Tuesday 7 November 2017

Germany, Austria and Prague (28 Oct - 4 Nov) - Day 1 and 2

Höstlov (the autumn school holidays) was the perfect time for our next trip.  I had always wanted to see the castles on the west side of Germany stretching down to Austria, so I drew up a suggestion for Kristine, which involved 9 days and about 20 different castles.  We both agreed that would be a bit excessive both in time and number of castles, so I cut it back to what appeared the be the best ones.  Kris then pointed out that we were just over the border from Austria so we could check out some of the towns there.  From the border it was only a short way to Vienna (the capital of Austria) and on our way back to Malmö we could easily pass through Prague (capital of the Czech Republic) and Berlin.

It was an ambitious plan - 3 countries, over 3000km in 8 days, but we'd done worse!

The plan
We started on the 28th of October, which was Kristine's birthday, by heading out about 9:30am and driving over the Öresesund Bridge, through Denmark and down to Rødby.  From there we caught the ferry over to Puttgarden and the Border Shop.  We did a little shopping and then headed down to our first stop - Dortmund.  We arrived quite late so checked into our apartment, the Do Suites.





The next day we started early and headed out to check out the BVB Dortmund (Borussia Dortmund)  Soccer Stadium, formerly known as Westfalenstadion (after the Westphalia region), but now called Signal Iduna Park (for sponsorship reasons). 

The stadium us one of the most famous in Europe and has a capacity of over 81,000 - largest in Germany and 7th largest in Europe..  Construction was finished in 1974.


Front of the stadium
BVB Dortmund

Side of the stadium


From there we headed off to our next objective and I achieved something I'd always wanted:

Listening to Rammstein in Germany - it's not as good as a concert, but oh well
For some reason this place had an Aussie flag - and the sign is pointing to the interestingly named Pornic
Driving through one of the small towns in Northwest Germany

Our next stop was Essen. Kristine's main reason for wanting to head here was to visit a town with the same name as one of her friends (surname).
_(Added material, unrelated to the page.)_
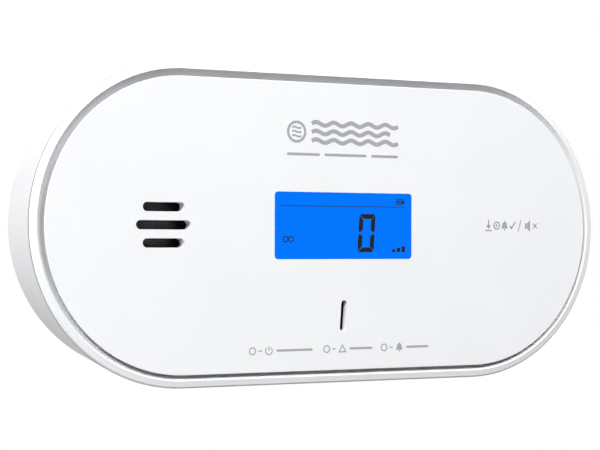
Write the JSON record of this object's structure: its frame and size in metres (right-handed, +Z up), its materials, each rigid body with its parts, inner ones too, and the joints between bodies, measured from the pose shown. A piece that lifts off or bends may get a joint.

The sign says "Essen - the Shopping City"


After taking a few photos of Essen signs and raising the train station for souvenirs (it was early Sunday morning so the shops weren't open) we came across a really cool fountain and water play area.  It was about 8 degrees C, so not perfect water weather, but the kids (and Kris) had fun playing with changing the flow of water:
Water Play
Fountains
Statue of Heinrich Reisner (details below)
This is what he is reading (translation below)

"Every person has the right to education and access to vocational training and further education. Article 14 of the Charter of Fundamental Rights of the European Union.  Heinrich Reisner, Patron and supporter of life-long learning in technology and economics"
Cameron deeply considering his right to education
And more Aussie flags...
Our next drive was down to Schloss Drachenburg (Drachenburg Castle) on the Drachenfels (Dragon Rocks).  To reach the castle we needed to walk up the hill a way.  The weather had started to turn nasty with a pretty strong wind and a sprinkle of rain.

We followed a tramline up the hill to the castle:
Tram Line up the hill
As we walked up, we came across a variety of dragon-themed shops (Drachenburg means Dragon-Castle - well since Schloss also means castle I'm guessing the place is literally Castle Dragon Castle).

 The area is named after dragons, because legend says that this is where the hero Siegfried (in the Nibelungenlied saga) killed the dragon Fafnir.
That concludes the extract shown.